Let $\{x_n\}_{n=1}^{\infty}$ be an enumeration of $\Bbb Q$, $\{y_\lambda\}_{\lambda \in \Lambda}$ an enumeration of $\Bbb R\setminus\Bbb Q$.
Proof: for any families $\{r_n\}_{n=1}^\infty,\,\{ \rho_\lambda\}_{\lambda\in\Lambda}$ of positive reals, we have: $$\left ( \bigcup_{n=1}^{\infty} B((x_n,r_n),r_n) \right ) \bigcap \left ( \bigcup_{\lambda \in \Lambda}B((y_{\lambda},\rho_{\lambda}),\rho_{\lambda}) \right )\ne \emptyset $$
Where $B$ denotes open balls in $\Bbb R^2$.
And my teacher gives a hint: try to use Baire category theorem.
I guess that it is necessary to use the method of proof by contradiction, and then construct a "complete metric space" so that it is not a Baire space to obtain the contradiction. But I have no idea how to construct one.
My teacher gave the answer recent day:
Assume that we got both $\{r_n\}_{n=1}^{\infty}$ and $\{\rho_{\lambda}\}_{\lambda \in \Lambda}$ such that $$(\bigcup_{n=1}^{\infty}S_n) \bigcap (\bigcup_{\lambda \in \Lambda}T_{\lambda} )=\emptyset$$ hold.
where $S_{i}=B((x_n,r_n),r_n)$ and $T_{\lambda}=B((y_{\lambda},\rho_{\lambda}),\rho_{\lambda})$ .
Set $E_k=\{ y_{\lambda} \in \Bbb R\setminus\Bbb Q:\rho_{\lambda}\ge \frac{1}{k}\}$,then we have $$\Bbb R\setminus\Bbb Q=\bigcup_{k=1}^{\infty}E_{k}$$ and$$\Bbb R=\Bbb Q \cup(\Bbb R\setminus\Bbb Q)=\left (\bigcup_{n=1}^{\infty}x_n \right )\bigcup \left (\bigcup_{n=1}^{\infty}E_k \right )$$ hold.

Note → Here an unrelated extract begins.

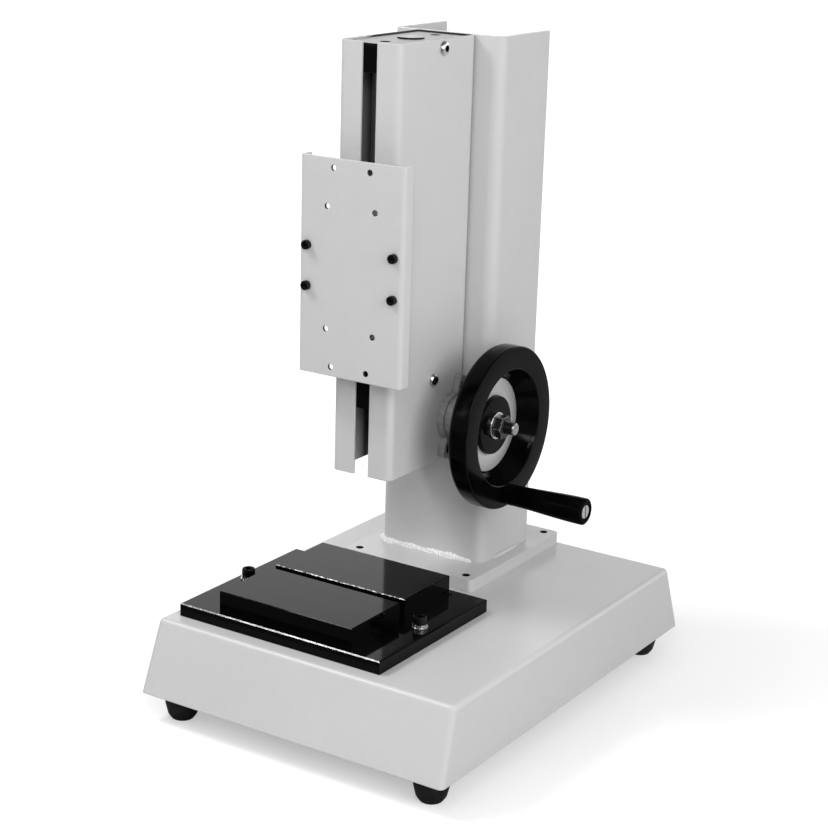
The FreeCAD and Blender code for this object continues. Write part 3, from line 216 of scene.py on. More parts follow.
def thread(start, end, radius, pitch, depth, crest, axis, centre, per_pitch=10, columns=64, bore=0.0, lead_in=None):
    """A threaded rod with flat ends: the radius falls from crest to root as a clipped triangle wave of
    (height over pitch minus the angle over a full turn), and fades to the root at both ends."""
    turn = np.linspace(0, TURN, columns, endpoint=False)
    count = max(int((end - start) / pitch * per_pitch), 8)
    along = np.linspace(start, end, count)
    wave = np.abs(((along[:, None] / pitch - turn[None] / TURN) % 1) * 2 - 1)
    flank = np.clip((wave - crest / 2) / max(1 - crest, 1e-6), 0, 1)
    fade_length = lead_in or pitch * 0.8
    fade = np.clip(np.minimum(along - start, end - along) / fade_length, 0, 1)[:, None]
    height = radius - depth * (1 - (1 - flank) * fade)
    rows = [(start, bore)] + [(a, r) for a, r in zip(along, height)] + [(end, bore)]
    return rows_surface(rows, axis, centre, turn)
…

By Baire category theorem we know that there exists $k_0\in \Bbb N^{+}$ such that $E_{k_0}$ is a nowhere dense set in $\Bbb R$,which mean there exist a open set $(\Bbb R \ni)A \subset \overline{E_{k_0}}$ i.e. $E_{k_0}$ is dense in $A$.
Due to $A \in \Bbb R$ ,The structure theorem for open sets and the truth that $\Bbb Q$ is dense in $\Bbb R$ we are sure that $A \cap \Bbb Q \ne \emptyset$.
Then accroding to the discussing above , for $x_m \in A\cap \Bbb Q \subset \Bbb Q$ and $\forall \epsilon<2\sqrt{\frac{r_m}{k_0}}$ , there exists $y_{\lambda_m}\in E_{k_0}\subset \Bbb R \setminus\Bbb Q$ such that $|y_{\lambda_m}-x_m|<\epsilon$, so we got $$(y_{\lambda_m}-x_m)^2+(\rho_{\lambda_m}-r_m)^2<(\rho_{\lambda_m}-r_m)^2+\epsilon^2<(\rho_{\lambda_m}-r_m)^2+\frac{4r_m}{k_0}<(\rho_{\lambda_m}-r_m)^2+4r_m \rho_{\lambda_m}=(\rho_{\lambda_m}+r_m)^2$$ which means that $S_m \cap T_{\lambda_m} \ne \emptyset$,contradicts.